To the God Who always receives us when we return, the Father and the Son and the Holy Spirit, be all glory, honor and worship, always, now and ever, and unto ages of ages. Amen.

One comment:

  1. Blessings, Father. And thank you.
    In trying to understand our role as a royal priesthood, it seems when we use words such as “surrender”, “submit”, “die to self”, these actions constitute the priestly role of offering a sacrifice of ourselves. We are the priest as the one who offers, and as a sinner, the thing offered. Just as our High Priest Jesus Christ did, with one major exception, that He was sinless, and that His sacrifice is once for all.
    In the past I was taught, or probably it was more so implied, since Christ sacrificed Himself once for all, that in and of itself satisfied the sin issue, and future sins are forgiven when we ask God for forgiveness.
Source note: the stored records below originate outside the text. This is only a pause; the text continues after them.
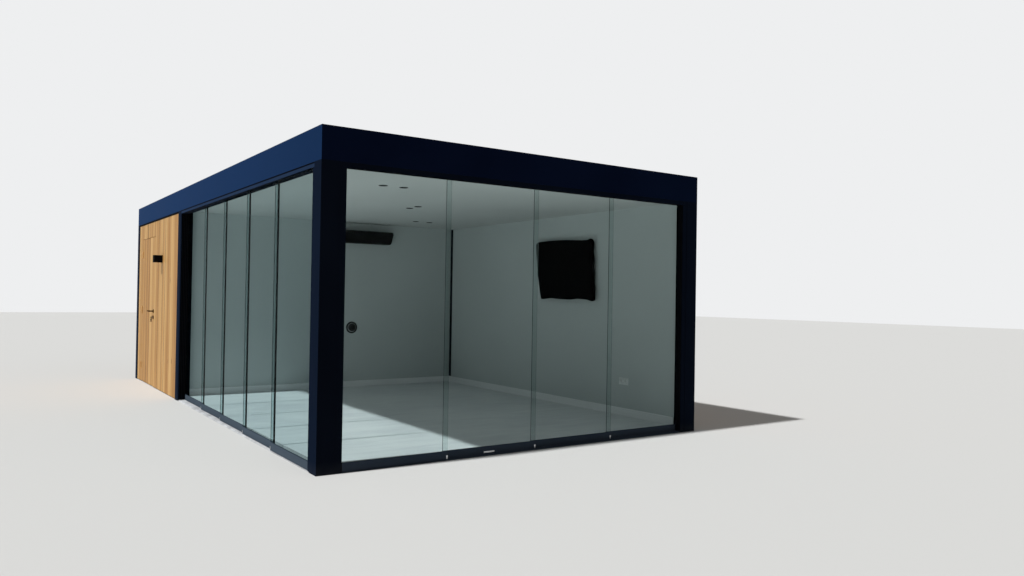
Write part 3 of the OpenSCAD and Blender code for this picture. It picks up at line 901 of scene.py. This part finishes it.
def trimRail(side, k):
    place, isFixed = onSide[side], k == panes[side]
    (start, end), (near, far), (foot, top) = sideBox(side, f"{side}_rail_{k}")
    inset, cap = railTrim["capInset"], railTrim["cap"]
    shape = bmesh.new()
    for capStart in (start - cap, end):
        addBlock(shape, (capStart, near + inset, foot + inset), (capStart + cap, far - inset, top - inset),
                 soft=0.0005, place=place)
    if not isFixed:
        low, high = railTrim["catchRise"]
        addBlock(shape, (end - railTrim["catchWide"], near - railTrim["catchThick"], foot + low),
                 (end, near, foot + high), soft=0.0003, place=place, finish=1)
    if side == "front" and k == 2:
        (left, right), (low, high) = railTrim["plateSpan"], railTrim["plateHigh"]
        face, (inward, radius) = near - railTrim["plateThick"], railTrim["plateScrews"]
        addBlock(shape, (left, face, low), (right, near, high), soft=0.0004, place=place, finish=1)
        for along in (left + inward, right - inward):
            addScrew(shape, (along, face, (low + high) / 2), (0, -1, 0), radius, 1)
    if side == "left" and k > 1:
        addEndSeal(shape, k, top)
    makePiece(shape, f"{side}Trim{k}", [blackFinish, steelFinish, rubberFinish],
              body="pod" if isFixed else f"{side}_panel_{k}")


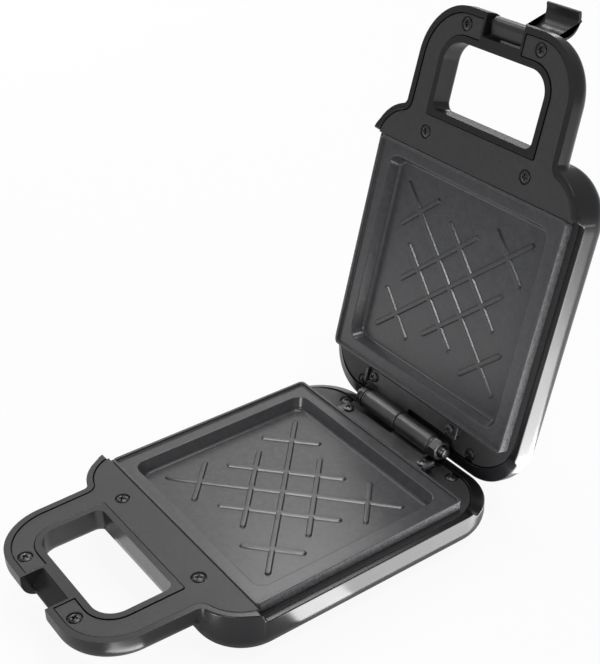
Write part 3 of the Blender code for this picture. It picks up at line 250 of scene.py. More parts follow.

I think the teaching on sin as penalty and satisfying The Father’s wrath comes into play here, where the cause of sin is not understood as an inherited illness, but rather inherited guilt. An understanding of a healing process was absent. I suppose that is why I never quite understood what St. Peter meant by us being a royal priesthood. The sacrifice of ourselves, dying daily. Now that I think back, I was under the impression that we being a royal priesthood was a nice way of saying God thinks much of us. And I say this because we did not believe in the sacrament of priesthood, or any sacraments for that matter.
    Father, please correct me if I’m off track on something. Sometimes it’s hard for me to connect all the dots in my thoughts. And thank you for these sermons on the Prodigal and shedding light on the subject of Priesthood.